Common Mistakes That Block PAW Progress
- Confusing income with wealth: high earnings can coexist with low net worth.
- Overconsumption of depreciating assets: expensive liabilities can suppress compounding for years.
- No clear target: without a benchmark, it is difficult to know whether current behavior is sufficient.
- Inconsistent investing: market timing attempts often reduce long-term returns.
- Ignoring risk controls: inadequate insurance or emergency reserves can force asset liquidation at the worst time.
Advanced Planning: Scenario Testing With the Calculator
A powerful way to use this prodigious accumulator of wealth calculator is to run multiple scenarios. Start with your current numbers, then test alternatives:
- Increase annual savings by 5% of income and compare monthly required contributions.
- Lower income growth assumptions to stress test economic uncertainty.
- Test a more conservative investment return assumption to avoid overconfidence.
- Adjust target age earlier or later to understand timeline sensitivity.

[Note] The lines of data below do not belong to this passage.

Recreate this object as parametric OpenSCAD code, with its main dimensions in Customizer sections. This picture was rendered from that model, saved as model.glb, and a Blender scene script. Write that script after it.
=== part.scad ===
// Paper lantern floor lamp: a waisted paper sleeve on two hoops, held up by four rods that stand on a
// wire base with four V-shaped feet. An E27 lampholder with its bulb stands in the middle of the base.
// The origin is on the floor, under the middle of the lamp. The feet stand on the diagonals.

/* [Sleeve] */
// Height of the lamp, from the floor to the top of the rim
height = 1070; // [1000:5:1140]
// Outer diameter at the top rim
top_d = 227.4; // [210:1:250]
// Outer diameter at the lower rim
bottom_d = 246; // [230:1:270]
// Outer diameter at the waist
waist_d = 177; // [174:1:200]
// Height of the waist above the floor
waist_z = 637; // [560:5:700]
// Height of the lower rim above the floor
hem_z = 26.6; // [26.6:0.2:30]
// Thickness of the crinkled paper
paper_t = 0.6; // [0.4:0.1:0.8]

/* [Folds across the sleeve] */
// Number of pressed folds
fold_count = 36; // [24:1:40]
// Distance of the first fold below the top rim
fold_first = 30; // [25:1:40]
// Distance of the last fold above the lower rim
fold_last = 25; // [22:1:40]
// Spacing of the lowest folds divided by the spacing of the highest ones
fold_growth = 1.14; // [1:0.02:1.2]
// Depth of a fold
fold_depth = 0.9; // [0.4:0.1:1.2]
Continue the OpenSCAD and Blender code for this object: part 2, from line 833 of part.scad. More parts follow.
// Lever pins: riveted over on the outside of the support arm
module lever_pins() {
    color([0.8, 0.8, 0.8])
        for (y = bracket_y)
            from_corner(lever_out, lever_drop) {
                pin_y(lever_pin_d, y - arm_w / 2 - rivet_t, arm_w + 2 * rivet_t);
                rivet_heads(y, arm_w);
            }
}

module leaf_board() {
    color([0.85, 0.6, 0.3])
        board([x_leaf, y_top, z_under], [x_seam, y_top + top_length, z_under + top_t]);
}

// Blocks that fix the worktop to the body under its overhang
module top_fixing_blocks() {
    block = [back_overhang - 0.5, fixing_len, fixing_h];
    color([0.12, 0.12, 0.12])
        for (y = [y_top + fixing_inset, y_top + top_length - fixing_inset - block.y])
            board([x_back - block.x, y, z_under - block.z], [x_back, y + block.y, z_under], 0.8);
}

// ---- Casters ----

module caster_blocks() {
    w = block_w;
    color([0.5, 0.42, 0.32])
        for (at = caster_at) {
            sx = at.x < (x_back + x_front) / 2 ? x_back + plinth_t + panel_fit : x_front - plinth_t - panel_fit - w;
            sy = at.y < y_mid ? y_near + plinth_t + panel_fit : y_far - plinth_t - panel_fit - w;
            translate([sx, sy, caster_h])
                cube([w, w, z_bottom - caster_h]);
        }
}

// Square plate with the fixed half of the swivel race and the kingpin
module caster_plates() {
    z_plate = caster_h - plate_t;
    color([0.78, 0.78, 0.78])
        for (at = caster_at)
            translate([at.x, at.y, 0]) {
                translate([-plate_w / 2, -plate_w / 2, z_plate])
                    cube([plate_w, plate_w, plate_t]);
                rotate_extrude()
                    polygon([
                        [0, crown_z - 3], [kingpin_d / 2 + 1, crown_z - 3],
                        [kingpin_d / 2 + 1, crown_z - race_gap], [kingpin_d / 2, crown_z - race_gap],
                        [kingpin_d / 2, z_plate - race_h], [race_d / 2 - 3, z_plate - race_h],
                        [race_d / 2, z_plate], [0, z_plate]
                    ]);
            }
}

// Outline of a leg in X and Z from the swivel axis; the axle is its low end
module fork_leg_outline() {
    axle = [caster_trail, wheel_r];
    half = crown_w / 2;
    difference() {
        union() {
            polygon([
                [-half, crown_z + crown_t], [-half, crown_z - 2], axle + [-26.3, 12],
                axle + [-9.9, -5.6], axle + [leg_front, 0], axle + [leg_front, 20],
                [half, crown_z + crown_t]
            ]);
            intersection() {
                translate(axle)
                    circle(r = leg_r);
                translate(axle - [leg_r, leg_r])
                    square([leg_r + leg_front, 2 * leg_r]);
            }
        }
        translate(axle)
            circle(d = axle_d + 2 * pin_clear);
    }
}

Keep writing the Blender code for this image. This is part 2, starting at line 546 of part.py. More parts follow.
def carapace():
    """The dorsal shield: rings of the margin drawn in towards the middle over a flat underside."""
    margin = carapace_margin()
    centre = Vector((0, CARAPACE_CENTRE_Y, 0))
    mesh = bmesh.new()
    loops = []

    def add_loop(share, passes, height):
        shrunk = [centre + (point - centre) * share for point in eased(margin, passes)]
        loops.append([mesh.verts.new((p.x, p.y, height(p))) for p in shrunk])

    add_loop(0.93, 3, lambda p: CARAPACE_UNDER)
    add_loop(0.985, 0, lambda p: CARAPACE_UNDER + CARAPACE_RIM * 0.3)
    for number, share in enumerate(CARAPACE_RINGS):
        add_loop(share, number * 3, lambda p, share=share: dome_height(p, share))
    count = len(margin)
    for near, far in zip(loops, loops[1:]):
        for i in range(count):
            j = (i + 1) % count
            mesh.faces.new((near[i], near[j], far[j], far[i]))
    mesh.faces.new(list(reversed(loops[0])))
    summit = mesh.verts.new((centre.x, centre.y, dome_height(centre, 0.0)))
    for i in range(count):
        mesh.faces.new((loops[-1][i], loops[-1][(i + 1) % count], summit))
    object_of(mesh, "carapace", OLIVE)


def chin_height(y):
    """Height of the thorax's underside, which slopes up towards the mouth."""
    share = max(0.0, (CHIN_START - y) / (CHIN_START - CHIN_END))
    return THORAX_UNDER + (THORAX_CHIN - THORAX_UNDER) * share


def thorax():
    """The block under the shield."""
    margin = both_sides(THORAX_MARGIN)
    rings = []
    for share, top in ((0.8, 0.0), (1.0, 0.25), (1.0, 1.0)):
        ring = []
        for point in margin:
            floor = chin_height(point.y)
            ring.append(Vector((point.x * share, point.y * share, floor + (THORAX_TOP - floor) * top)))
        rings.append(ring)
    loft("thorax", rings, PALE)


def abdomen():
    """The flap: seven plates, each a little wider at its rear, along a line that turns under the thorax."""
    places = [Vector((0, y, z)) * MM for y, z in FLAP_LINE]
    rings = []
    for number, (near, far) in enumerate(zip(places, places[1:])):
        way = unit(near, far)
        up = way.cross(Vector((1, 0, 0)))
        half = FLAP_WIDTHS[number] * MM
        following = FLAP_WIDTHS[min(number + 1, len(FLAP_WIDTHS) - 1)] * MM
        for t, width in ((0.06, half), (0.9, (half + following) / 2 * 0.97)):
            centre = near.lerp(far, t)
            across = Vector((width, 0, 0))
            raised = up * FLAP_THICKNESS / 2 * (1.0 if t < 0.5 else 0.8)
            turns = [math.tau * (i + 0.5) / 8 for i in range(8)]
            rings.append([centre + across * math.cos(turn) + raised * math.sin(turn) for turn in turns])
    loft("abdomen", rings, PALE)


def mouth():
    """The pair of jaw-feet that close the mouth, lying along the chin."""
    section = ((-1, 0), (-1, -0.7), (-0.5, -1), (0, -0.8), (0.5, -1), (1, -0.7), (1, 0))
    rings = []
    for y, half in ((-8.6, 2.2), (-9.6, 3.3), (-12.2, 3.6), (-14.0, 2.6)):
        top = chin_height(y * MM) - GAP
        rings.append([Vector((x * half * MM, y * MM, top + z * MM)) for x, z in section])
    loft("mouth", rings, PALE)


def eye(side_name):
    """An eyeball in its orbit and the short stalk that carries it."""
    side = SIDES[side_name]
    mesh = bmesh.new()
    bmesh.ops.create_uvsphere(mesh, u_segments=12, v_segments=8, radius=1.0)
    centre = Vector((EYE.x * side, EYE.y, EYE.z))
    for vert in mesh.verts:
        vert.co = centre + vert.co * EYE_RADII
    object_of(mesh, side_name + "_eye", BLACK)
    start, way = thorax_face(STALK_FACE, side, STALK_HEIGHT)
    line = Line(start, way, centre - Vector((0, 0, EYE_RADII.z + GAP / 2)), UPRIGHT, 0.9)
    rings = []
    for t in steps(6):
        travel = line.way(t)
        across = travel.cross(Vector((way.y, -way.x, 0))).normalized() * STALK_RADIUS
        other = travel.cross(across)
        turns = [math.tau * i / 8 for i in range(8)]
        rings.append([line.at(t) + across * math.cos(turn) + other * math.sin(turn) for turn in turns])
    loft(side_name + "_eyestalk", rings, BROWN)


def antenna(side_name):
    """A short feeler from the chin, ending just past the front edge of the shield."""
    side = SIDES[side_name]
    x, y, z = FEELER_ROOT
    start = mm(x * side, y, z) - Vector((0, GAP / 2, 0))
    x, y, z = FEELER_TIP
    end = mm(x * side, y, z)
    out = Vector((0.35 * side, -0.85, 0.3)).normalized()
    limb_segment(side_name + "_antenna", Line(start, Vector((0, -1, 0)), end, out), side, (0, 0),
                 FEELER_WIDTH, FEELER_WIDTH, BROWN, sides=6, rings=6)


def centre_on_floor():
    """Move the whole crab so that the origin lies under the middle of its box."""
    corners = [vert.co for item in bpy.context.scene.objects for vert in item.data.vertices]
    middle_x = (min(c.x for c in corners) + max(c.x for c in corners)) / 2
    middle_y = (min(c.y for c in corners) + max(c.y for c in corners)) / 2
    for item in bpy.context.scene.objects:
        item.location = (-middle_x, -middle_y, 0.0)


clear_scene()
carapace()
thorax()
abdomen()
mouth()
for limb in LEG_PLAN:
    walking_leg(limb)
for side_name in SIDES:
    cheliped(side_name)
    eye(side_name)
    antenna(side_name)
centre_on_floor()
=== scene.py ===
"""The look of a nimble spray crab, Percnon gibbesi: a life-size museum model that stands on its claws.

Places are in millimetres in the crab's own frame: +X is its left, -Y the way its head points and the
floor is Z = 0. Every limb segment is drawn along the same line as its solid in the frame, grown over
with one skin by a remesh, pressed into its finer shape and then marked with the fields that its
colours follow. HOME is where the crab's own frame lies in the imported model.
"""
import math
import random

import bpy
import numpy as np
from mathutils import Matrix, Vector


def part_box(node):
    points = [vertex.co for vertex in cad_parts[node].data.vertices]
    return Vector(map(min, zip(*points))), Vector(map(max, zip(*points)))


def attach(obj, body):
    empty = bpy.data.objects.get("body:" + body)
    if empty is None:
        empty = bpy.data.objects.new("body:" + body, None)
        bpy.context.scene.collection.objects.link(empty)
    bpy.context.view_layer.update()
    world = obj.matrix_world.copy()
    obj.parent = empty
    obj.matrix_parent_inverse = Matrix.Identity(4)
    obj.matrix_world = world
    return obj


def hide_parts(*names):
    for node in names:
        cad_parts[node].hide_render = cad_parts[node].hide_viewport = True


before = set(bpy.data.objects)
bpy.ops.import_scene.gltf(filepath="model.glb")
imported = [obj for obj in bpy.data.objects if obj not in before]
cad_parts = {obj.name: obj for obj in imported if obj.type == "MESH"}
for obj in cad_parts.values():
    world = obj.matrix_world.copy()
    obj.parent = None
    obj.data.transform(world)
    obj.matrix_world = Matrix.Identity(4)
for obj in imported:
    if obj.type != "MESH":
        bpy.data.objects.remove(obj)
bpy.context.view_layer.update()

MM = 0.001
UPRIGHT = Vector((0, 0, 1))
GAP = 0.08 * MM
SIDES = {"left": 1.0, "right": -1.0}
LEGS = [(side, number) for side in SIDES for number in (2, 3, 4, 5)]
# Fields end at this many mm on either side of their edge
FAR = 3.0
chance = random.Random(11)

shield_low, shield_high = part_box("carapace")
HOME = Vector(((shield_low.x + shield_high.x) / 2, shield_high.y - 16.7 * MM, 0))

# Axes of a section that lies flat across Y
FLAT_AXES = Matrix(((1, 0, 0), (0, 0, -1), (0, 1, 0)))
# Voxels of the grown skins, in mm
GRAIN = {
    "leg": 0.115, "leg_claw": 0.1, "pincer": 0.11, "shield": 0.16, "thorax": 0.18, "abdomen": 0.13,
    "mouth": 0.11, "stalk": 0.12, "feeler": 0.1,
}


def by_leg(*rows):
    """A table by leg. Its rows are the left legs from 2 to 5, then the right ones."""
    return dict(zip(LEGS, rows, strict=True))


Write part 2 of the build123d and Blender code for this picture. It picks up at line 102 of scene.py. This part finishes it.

Scenario planning reveals which variables matter most in your case. For many users, contribution rate and spending discipline dominate outcomes more than short-term return fluctuations. This insight helps focus on controllable behavior.
PAW Thinking for Households and Business Owners
For dual-income households, classify results using combined gross income and combined net worth for a more complete picture. For business owners, separate business equity assumptions from personal investable assets to avoid inflated confidence. Use conservative valuation methods when your business income is cyclical.
PAW status is not about frugality for its own sake. It is about intentional allocation: directing resources toward future optionality, resilience, and freedom. A household that can withstand shocks, fund education, retire with dignity, and support meaningful goals is often the true expression of prodigious wealth accumulation.
Frequently Asked Questions
What net worth qualifies as PAW?
In this calculator, PAW means your net worth is at least 2× your expected net worth benchmark. You can adjust the threshold multiplier if you use a different definition.
Should I use gross income or after-tax income?
The traditional benchmark uses gross annual income. For internal planning, you can run both versions, but use one method consistently when comparing over time.
Can younger people become PAW?
Yes. Early savers who automate investing and avoid high fixed costs can reach PAW status earlier than expected, especially with long compounding horizons.
Does home equity count in net worth?
Yes, net worth generally includes home equity. Some planners also calculate a “liquid net worth” version to evaluate flexibility and short-term resilience.
How often should I recalculate?
Quarterly is usually enough for meaningful updates without encouraging emotional overreactions to short-term market movements.
Use this prodigious accumulator of wealth calculator as a recurring benchmark, not a one-time score. The most effective wealth plans are iterative: measure, adjust, automate, and repeat. Over time, consistency compounds into outcomes that may look extraordinary from the outside, but are usually built through ordinary, disciplined choices.